Dazu muss man wissen, dass der Satz von 0,03 Prozent durchschnittlich 15 Wege zwischen Wohnung und Arbeitsstätte pro Monat unterstellt. Das heißt: Der Wert eines tatsächlich mit dem Dienstwagen gefahrenen Kilometers wird per Einkommensteuergesetz mit 0,001 Prozent des Bruttolistenpreises des Fahrzeugs pauschaliert (0,03 Prozent dividiert durch 15 = 0,002 Prozent für den Doppelkilometer, da Entfernungskilometer, also 0,001 für den einfachen Kilometer). Im Ergebnis läuft die Auffassung der Gerichte darauf hinaus, dass die Anzahl der steuerpflichtigen Kilometer derjenigen entspricht, auf die sich umgekehrt der Steuerabzug durch die Entfernungspauschale bezieht.
Entscheidungen des Bundesfinanzhofes
Der Bundesfinanzhof hat bereits in zwei Fällen entschieden, dass der Steuerpflichtige nur die tatsächlichen Arbeitswege versteuern muss, also bei zehn Fahrten 0,02 Prozent (0,002 Prozent mal zehn Fahrten) und nicht 0,03 Prozent des Bruttolistenpreises zusätzlich zu dem einen Prozent versteuern muss. Zweimal hat sich das Bundesfinanzministerium durch die Herausgabe eines Nichtanwendungserlasses gegen die Anwendung des entsprechenden Urteils gewehrt.
Nun scheint die Sache – wie nicht anders zu erwarten – in eine Endlosschleife zu münden: Das Finanzgericht Köln hat unter dem Aktenzeichen 10 K 1476/09 entschieden, dass in solchen Fällen, in denen die Anzahl der Fahrten zwischen Wohnung und Arbeitsstätte im Monatsdurchschnitt deutlich von 15 abweicht, nur die tatsächlichen Fahrten versteuert werden müssen. Damit hat abermals ein Steuerpflichtiger im Sinne des Bundesfinanzhofs recht bekommen; er ist im Streitjahr 100-mal, also durchschnittlich 8,3-mal im Monat zwischen Wohnung und Arbeitsstätte hin- und hergefahren.
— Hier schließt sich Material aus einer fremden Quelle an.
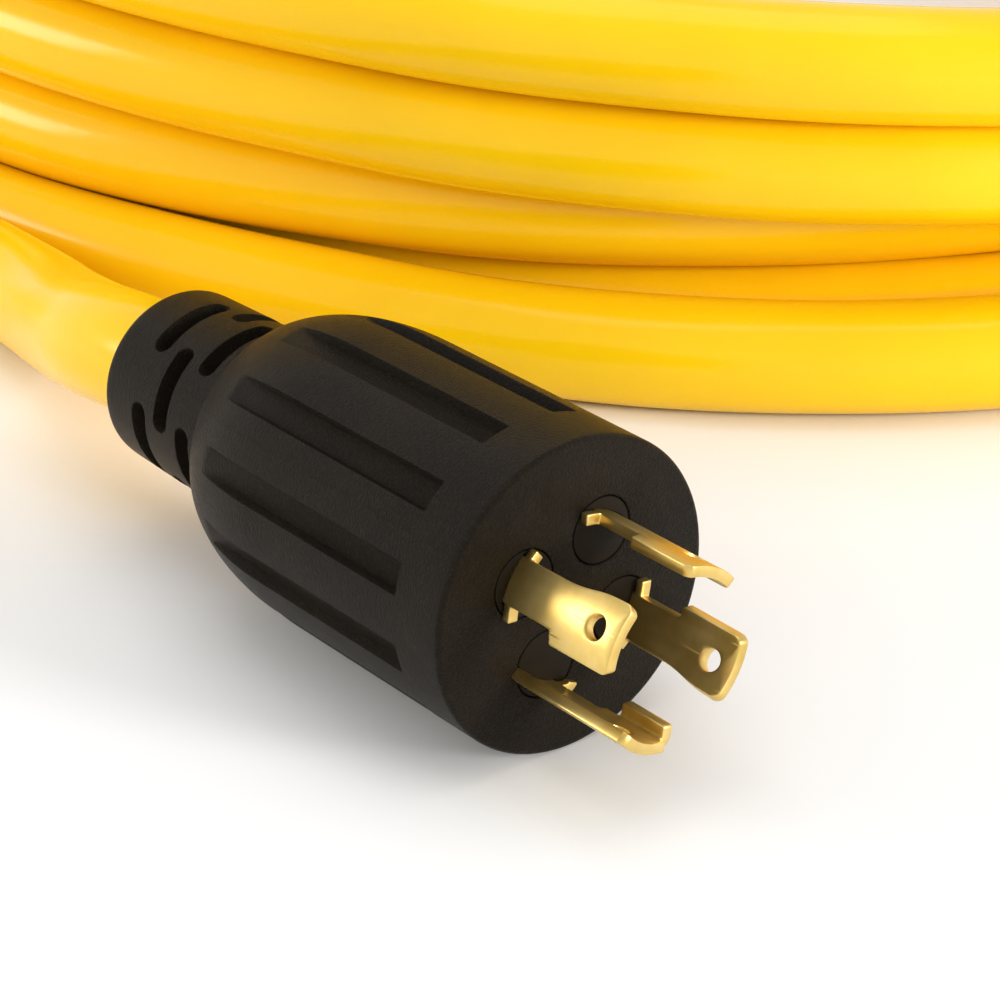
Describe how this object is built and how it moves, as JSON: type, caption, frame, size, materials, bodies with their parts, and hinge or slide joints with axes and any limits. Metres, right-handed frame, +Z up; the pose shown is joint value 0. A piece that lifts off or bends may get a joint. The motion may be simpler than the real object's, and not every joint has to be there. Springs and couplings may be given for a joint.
{
  "type": "locking extension cord",
  "caption": "Heavy yellow power cord in a loosely stacked coil, with a moulded locking plug with curved blades at one end and a matching connector at the other.",
  "frame": {"origin": "on the ground under the middle of the plug, which lies on its side", "axes": "+X along the plug's axis, the way its blades point; +Z up from the ground; +Y towards the coil"},
  "size_m": [0.4007, 0.4027, 0.0997],
  "materials": {
    "overmould": "moulded PVC, fine spark-eroded grain on the grip",
    "carrier": "satin nylon",
    "brass": "brushed, blanked from sheet",
    "copper": "bare stranded copper",
    "jacket": "satin extruded jacket",
    "inner_mould": "plain moulding",
    "filler": "twisted jute",
    "core_white": "extruded insulation",
    "core_black": "extruded insulation",
    "core_green": "extruded insulation",
    "core_red": "extruded insulation"
  },
  "bodies": {
    "root": {"plug_overmould": "overmould", "plug_blade_carrier": "carrier", "plug_blade_neutral": "brass", "plug_blade_hot_x": "brass", "plug_blade_ground": "brass", "plug_blade_hot_y": "brass", "plug_inner_mould": "inner_mould", "plug_jacket_end": "jacket", "plug_cable_filler": "filler", "plug_core_neutral": "core_white", "plug_conductor_neutral": "copper", "plug_core_hot_x": "core_black", "plug_conductor_hot_x": "copper", "plug_core_ground": "core_green", "plug_conductor_ground": "copper", "plug_core_hot_y": "core_red", "plug_conductor_hot_y": "copper", "connector_overmould": "overmould", "connector_face_insert": "carrier", "connector_contact_neutral": "brass", "connector_contact_hot_x": "brass", "connector_contact_ground": "brass", "connector_contact_hot_y": "brass", "connector_inner_mould": "inner_mould", "connector_jacket_end": "jacket", "connector_cable_filler": "filler", "connector_core_neutral": "core_white", "connector_conductor_neutral": "copper", "connector_core_hot_x": "core_black", "connector_conductor_hot_x": "copper", "connector_core_ground": "core_green", "connector_conductor_ground": "copper", "connector_core_hot_y": "core_red", "connector_conductor_hot_y": "copper", "cable_lead": "jacket", "cable_coil": "jacket", "cable_top_turn": "jacket"}
  },
  "joints": []
}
Das Finanzamt ist eselsstur in Revision gegangen, meines Erachtens ohne Aussicht auf Erfolg. Die Sache liegt derzeit unter der Nr. VI R 57/09 beim Bundesfinanzhof. Es bleibt bei dem höchst ärgerlichen Ergebnis, dass der Arbeitnehmer, der an weniger als 15 Tagen im Monat für den Weg zur Arbeit auf seinen Dienstwagen zurückgreift, den Weg zum Finanzgericht gehen muss, wenn er so besteuert werden will, wie es der seit Jahren geltenden Auslegung des Gesetzes entspricht.
Es tut sich allerdings die Hoffnung auf eine gesetzgeberische Lösung dieser ärgerlichen Situation auf: Das Jahressteuergesetz 2010 sieht in der momentanen Fassung eine Saldierung von Nutzungswert und Entfernungspauschale vor – sind wir mal gespannt, was daraus wird ...
Hans-Günther Barth
- Ausgabe 10/2010 Seite 71 (142.8 KB, PDF)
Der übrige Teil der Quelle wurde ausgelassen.